3. There is a 99.98% probability that average sales improved from 1800 to 1850 after hiring Marketing Firm A.

#### Hypothesis Testing on Firm B

##### STEP #1

$H_0 := mean = 1800$   
$H_a := mean \ge 1900$

##### STEP #2

Distribution: Normal Distribution  
Test Statistic: 1850  
Significance level: 0.01

In [9]:
alpha = 0.01

##### STEP #3

Since we have to find $P(x > 1850)$ we need to perform Right-Tailed test.

##### STEP #4

Compute $p-value$

In [10]:
import numpy as np
from scipy import stats

In [11]:
mu = 1800
sigma = 100
n = 5

In [12]:
# Find: P(x > 1900)
x = 1900

In [13]:
se = sigma / np.sqrt(n)  # Standard error
se.round(4).item()

44.7214

In [14]:
# x = mu + (z * sigma)
# For sample distribution sigma is Standard error.
z = (x - mu) / se
z.round(4).item()

2.2361

In [15]:
p_x_gt_1900 = 1 - stats.norm.cdf(z)
p_value = p_x_gt_1900.round(4).item()
p_value

0.0127

##### STEP #5

Compare $p-value$ with $\alpha$

In [16]:
if p_value < alpha:
    print("Reject Null-Hypothesis i.e., accept Alternate-Hypothesis.")
else:
    print("Failed to reject Null-Hypothesis i.e., reject Alternate-Hypothesis.")

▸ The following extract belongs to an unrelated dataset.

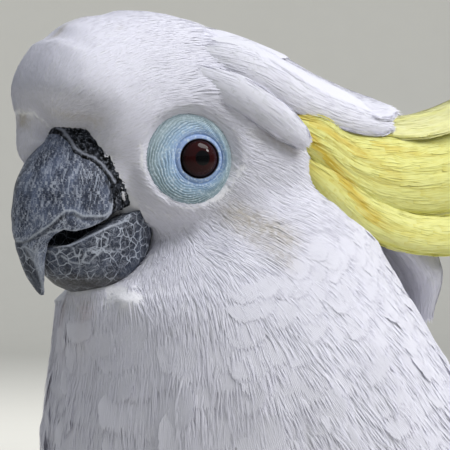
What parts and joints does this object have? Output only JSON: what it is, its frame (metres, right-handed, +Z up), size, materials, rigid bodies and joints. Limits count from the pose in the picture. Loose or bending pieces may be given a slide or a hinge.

Failed to reject Null-Hypothesis i.e., reject Alternate-Hypothesis.


In [19]:
0.0127 * 100, 100 - 0.0127 * 100

(1.27, 98.73)

The is a 1.27% chance of finding data given that the null-hypothesis is true, which is higher than the threshold value of 1%, hence we reject the alternate-hypothesis.

#### Business Insights

1. The probability of 0.0127 indicates that there is enough evidence to backup the null hypothesis being true.
2. There is around 1.27% chances that the average sales would have reached 1900 without the effort of Marketing Firm B.
3. There is a 98.73% chances that average sales improved from 1800 to 1900 after hiring Marketing Firm B.

#### Conclusion

1. Firm B has 98.73% chances of improving the average sales from 1800 to 1900.
2. Firm A has 99.98% chances of improving the average sales from 1800 to 1850.
3. Because the confidence level of 98.73% is slightly below our 99% target for confirming a marketing  
   firm's effectiveness in improving average sales, we will proceed with Firm A rather than Firm B.